Exactly and only the lines from the one with "# Sizes of the" through the end of the listing are to be transcribed, both ends included.

▶ _RECORD LIST_
%%

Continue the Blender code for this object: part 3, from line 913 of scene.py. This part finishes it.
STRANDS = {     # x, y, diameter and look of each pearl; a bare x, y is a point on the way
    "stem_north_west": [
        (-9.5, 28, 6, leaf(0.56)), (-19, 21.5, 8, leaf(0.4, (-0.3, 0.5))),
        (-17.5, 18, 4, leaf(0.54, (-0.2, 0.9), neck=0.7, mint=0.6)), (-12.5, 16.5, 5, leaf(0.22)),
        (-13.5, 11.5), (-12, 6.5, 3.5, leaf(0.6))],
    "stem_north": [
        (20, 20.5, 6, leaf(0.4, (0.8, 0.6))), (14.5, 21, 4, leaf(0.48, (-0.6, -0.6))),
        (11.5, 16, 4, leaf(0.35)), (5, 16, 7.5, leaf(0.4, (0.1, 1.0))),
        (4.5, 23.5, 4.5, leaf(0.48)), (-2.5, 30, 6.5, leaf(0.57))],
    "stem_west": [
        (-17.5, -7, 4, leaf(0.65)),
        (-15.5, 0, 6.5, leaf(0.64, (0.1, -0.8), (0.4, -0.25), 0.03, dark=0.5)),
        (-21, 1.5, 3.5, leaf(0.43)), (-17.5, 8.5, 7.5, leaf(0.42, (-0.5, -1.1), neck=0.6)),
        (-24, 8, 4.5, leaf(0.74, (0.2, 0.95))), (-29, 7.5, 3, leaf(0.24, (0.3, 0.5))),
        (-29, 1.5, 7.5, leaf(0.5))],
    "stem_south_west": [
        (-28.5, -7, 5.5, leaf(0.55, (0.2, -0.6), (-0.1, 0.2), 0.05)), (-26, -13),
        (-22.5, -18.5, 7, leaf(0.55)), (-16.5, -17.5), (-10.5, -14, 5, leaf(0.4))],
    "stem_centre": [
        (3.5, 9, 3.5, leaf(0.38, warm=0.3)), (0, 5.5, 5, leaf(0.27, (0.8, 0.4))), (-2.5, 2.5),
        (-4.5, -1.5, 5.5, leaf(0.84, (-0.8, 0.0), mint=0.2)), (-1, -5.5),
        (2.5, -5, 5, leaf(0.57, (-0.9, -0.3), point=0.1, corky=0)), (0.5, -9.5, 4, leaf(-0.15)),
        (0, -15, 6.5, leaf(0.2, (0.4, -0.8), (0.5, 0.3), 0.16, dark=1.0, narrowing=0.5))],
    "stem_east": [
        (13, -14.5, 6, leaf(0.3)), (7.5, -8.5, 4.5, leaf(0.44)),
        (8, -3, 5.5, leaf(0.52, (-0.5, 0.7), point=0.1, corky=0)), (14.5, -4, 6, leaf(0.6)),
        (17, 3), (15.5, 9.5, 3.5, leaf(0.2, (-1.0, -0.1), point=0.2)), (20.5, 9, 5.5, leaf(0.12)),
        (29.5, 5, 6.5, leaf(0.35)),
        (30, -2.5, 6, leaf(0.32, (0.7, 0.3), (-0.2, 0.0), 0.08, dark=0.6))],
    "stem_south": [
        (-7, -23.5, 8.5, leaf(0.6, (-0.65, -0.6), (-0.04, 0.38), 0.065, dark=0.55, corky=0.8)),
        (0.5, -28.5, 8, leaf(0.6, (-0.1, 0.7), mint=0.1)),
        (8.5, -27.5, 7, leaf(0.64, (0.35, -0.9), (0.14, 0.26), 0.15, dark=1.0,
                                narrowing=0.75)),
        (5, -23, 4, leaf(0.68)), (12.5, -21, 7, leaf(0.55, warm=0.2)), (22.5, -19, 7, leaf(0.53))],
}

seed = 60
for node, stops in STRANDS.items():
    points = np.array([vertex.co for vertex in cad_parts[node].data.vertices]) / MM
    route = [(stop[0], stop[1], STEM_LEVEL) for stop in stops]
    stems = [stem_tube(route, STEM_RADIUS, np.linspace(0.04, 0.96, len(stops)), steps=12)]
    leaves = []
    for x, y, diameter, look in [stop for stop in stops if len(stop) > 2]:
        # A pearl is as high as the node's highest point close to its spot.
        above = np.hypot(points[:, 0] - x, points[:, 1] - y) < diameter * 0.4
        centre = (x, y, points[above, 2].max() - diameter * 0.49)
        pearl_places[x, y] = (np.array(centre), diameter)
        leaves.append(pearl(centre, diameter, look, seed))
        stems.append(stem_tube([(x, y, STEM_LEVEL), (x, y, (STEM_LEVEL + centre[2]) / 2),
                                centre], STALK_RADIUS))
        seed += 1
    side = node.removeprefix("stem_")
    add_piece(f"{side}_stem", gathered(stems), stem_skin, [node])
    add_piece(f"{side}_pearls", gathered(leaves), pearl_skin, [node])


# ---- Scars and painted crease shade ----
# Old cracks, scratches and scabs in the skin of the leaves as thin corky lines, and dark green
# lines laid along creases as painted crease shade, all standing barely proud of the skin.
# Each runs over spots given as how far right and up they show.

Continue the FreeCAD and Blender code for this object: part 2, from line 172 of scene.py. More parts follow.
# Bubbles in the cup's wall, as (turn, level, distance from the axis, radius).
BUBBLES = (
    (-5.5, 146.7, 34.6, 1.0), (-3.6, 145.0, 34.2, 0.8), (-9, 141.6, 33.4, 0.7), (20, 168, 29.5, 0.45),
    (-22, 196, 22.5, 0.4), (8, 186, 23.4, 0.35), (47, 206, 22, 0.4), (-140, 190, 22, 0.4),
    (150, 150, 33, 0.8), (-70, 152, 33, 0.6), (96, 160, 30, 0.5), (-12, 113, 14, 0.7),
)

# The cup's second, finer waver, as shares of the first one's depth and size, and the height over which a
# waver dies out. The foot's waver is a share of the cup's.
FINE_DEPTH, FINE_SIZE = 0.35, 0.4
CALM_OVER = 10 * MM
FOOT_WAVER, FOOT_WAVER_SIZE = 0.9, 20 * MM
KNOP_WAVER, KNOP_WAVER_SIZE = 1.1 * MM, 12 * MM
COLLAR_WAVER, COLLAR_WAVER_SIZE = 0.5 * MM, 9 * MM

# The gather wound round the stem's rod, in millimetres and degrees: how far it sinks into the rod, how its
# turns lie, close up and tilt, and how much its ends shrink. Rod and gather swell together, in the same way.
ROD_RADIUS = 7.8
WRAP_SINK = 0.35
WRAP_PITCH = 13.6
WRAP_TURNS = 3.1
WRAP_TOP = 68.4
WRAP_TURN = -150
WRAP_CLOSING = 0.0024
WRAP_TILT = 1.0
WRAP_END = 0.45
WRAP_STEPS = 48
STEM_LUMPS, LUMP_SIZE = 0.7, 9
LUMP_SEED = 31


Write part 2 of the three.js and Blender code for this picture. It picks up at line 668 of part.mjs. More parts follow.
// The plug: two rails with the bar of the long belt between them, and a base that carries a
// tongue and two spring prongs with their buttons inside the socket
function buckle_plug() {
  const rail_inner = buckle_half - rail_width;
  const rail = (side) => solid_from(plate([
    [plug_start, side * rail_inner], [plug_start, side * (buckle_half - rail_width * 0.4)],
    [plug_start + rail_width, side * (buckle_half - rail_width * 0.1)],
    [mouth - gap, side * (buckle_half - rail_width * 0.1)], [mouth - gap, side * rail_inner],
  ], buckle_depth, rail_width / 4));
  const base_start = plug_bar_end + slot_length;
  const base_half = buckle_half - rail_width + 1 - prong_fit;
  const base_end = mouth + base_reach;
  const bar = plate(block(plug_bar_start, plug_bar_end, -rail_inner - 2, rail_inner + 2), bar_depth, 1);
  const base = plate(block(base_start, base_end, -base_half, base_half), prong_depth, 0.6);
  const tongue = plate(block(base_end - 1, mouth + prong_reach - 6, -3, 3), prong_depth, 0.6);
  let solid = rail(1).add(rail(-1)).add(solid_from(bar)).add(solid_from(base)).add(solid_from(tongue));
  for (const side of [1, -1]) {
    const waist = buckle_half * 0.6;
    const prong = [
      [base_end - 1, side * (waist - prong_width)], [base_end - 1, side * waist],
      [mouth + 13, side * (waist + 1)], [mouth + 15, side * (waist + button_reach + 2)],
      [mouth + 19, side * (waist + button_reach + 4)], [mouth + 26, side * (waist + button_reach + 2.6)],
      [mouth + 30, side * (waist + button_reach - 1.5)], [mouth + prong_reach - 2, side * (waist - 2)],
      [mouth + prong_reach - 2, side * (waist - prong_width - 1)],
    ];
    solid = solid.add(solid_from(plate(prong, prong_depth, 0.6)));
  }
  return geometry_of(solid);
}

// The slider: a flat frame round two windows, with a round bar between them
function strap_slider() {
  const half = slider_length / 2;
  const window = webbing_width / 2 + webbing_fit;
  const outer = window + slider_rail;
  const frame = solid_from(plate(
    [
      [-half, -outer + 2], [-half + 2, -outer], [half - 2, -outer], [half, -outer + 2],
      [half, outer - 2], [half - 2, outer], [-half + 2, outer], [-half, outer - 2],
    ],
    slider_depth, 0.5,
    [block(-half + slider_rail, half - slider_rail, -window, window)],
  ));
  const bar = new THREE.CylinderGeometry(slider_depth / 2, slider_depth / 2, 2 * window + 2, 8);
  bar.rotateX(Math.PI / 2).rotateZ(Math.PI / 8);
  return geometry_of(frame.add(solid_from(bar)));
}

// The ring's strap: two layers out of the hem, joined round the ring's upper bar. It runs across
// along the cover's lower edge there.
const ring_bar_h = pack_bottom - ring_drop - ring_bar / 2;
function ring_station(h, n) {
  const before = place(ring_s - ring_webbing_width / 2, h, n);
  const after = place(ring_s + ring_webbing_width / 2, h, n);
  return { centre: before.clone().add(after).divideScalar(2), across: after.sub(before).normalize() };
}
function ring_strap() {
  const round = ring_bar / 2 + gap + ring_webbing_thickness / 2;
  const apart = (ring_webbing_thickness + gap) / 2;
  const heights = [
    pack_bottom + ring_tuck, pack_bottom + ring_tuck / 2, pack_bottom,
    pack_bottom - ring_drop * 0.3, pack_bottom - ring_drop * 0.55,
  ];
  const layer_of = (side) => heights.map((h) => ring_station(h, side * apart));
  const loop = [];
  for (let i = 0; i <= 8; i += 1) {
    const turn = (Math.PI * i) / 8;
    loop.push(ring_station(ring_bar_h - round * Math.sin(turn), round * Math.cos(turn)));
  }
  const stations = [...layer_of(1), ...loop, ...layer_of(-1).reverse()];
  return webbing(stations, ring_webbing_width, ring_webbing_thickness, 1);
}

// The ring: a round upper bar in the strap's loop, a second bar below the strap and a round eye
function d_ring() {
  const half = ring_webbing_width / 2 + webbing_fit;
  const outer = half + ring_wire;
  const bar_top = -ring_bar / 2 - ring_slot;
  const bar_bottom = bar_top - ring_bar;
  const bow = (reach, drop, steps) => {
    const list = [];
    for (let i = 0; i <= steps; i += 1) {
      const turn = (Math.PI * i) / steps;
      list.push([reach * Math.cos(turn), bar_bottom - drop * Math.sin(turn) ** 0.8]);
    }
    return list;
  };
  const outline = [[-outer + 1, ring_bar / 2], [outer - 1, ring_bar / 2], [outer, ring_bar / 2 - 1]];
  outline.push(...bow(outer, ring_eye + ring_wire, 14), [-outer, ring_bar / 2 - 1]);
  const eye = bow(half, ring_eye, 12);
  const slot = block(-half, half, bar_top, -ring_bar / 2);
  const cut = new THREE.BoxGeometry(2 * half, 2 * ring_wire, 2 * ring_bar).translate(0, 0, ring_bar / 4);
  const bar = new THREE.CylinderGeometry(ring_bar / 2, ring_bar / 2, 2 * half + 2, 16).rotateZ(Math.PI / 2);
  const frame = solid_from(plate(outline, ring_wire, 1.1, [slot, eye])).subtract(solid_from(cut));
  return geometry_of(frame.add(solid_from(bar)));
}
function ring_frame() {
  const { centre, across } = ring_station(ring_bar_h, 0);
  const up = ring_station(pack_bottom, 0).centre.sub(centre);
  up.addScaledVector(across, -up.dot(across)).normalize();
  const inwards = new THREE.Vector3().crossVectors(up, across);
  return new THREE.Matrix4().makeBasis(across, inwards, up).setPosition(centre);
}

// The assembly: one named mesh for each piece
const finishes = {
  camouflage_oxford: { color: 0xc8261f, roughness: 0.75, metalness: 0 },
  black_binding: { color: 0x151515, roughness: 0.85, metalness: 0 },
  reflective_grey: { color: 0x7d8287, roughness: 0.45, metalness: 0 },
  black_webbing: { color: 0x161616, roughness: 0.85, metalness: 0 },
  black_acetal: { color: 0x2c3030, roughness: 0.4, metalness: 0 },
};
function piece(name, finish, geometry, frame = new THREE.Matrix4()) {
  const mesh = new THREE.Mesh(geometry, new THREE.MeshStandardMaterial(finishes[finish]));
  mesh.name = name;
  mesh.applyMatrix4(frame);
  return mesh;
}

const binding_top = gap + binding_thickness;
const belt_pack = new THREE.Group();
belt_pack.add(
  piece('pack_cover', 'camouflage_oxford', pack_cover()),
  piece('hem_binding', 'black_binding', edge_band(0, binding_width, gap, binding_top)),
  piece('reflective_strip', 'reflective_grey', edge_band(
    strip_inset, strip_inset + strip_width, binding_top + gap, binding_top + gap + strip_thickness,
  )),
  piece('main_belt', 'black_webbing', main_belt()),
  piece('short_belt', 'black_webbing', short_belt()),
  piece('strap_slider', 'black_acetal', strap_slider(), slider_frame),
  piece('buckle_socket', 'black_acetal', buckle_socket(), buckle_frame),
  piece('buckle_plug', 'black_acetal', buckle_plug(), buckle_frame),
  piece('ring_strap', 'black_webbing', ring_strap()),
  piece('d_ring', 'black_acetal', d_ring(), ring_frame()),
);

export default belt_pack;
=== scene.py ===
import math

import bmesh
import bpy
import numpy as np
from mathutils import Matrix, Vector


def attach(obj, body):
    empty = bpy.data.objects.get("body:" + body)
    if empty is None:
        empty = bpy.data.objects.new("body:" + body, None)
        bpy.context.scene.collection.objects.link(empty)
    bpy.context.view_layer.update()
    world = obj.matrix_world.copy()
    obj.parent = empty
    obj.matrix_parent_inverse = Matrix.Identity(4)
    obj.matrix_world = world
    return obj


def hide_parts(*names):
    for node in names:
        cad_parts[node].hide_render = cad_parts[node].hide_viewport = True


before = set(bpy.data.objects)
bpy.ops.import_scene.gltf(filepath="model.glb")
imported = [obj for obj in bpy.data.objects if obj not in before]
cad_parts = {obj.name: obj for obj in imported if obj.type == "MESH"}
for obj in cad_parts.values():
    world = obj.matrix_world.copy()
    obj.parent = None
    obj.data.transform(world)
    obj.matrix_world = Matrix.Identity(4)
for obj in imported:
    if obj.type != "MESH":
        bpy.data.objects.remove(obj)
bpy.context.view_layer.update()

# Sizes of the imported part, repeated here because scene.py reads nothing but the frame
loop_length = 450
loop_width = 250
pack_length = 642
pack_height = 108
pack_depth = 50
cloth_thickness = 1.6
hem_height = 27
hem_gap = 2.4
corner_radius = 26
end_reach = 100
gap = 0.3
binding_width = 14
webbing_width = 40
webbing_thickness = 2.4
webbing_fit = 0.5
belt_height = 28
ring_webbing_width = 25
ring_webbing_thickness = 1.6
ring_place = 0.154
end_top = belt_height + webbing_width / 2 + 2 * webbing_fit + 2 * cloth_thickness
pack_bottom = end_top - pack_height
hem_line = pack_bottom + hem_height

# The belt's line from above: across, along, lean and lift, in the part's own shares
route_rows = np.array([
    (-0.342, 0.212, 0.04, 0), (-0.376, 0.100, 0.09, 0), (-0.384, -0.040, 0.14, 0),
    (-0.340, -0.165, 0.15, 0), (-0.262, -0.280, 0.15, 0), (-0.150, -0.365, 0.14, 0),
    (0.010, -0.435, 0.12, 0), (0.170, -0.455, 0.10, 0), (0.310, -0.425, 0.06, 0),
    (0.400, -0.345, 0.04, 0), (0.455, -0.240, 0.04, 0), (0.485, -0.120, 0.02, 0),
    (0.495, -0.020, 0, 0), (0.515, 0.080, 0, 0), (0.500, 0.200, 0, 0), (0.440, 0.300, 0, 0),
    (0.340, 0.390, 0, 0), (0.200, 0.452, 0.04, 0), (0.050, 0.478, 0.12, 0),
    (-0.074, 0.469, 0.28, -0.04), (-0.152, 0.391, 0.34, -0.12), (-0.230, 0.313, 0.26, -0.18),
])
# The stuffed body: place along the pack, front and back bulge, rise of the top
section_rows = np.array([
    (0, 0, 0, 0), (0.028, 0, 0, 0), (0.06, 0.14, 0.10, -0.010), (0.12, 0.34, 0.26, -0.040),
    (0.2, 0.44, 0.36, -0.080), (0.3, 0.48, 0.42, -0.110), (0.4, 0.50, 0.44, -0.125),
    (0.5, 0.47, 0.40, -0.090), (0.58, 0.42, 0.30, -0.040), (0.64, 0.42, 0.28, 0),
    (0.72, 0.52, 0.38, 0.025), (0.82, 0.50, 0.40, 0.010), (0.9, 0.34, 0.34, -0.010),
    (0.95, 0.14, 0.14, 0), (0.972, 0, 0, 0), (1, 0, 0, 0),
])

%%

▶ _EXERCISE ANSWER_
# Sizes of the imported part, repeated here because scene.py reads nothing but the frame
loop_length = 450
loop_width = 250
pack_length = 642
pack_height = 108
pack_depth = 50
cloth_thickness = 1.6
hem_height = 27
hem_gap = 2.4
corner_radius = 26
end_reach = 100
gap = 0.3
binding_width = 14
webbing_width = 40
webbing_thickness = 2.4
webbing_fit = 0.5
belt_height = 28
ring_webbing_width = 25
ring_webbing_thickness = 1.6
ring_place = 0.154
end_top = belt_height + webbing_width / 2 + 2 * webbing_fit + 2 * cloth_thickness
pack_bottom = end_top - pack_height
hem_line = pack_bottom + hem_height

# The belt's line from above: across, along, lean and lift, in the part's own shares
route_rows = np.array([
    (-0.342, 0.212, 0.04, 0), (-0.376, 0.100, 0.09, 0), (-0.384, -0.040, 0.14, 0),
    (-0.340, -0.165, 0.15, 0), (-0.262, -0.280, 0.15, 0), (-0.150, -0.365, 0.14, 0),
    (0.010, -0.435, 0.12, 0), (0.170, -0.455, 0.10, 0), (0.310, -0.425, 0.06, 0),
    (0.400, -0.345, 0.04, 0), (0.455, -0.240, 0.04, 0), (0.485, -0.120, 0.02, 0),
    (0.495, -0.020, 0, 0), (0.515, 0.080, 0, 0), (0.500, 0.200, 0, 0), (0.440, 0.300, 0, 0),
    (0.340, 0.390, 0, 0), (0.200, 0.452, 0.04, 0), (0.050, 0.478, 0.12, 0),
    (-0.074, 0.469, 0.28, -0.04), (-0.152, 0.391, 0.34, -0.12), (-0.230, 0.313, 0.26, -0.18),
])
# The stuffed body: place along the pack, front and back bulge, rise of the top
section_rows = np.array([
    (0, 0, 0, 0), (0.028, 0, 0, 0), (0.06, 0.14, 0.10, -0.010), (0.12, 0.34, 0.26, -0.040),
    (0.2, 0.44, 0.36, -0.080), (0.3, 0.48, 0.42, -0.110), (0.4, 0.50, 0.44, -0.125),
    (0.5, 0.47, 0.40, -0.090), (0.58, 0.42, 0.30, -0.040), (0.64, 0.42, 0.28, 0),
    (0.72, 0.52, 0.38, 0.025), (0.82, 0.50, 0.40, 0.010), (0.9, 0.34, 0.34, -0.010),
    (0.95, 0.14, 0.14, 0), (0.972, 0, 0, 0), (1, 0, 0, 0),
])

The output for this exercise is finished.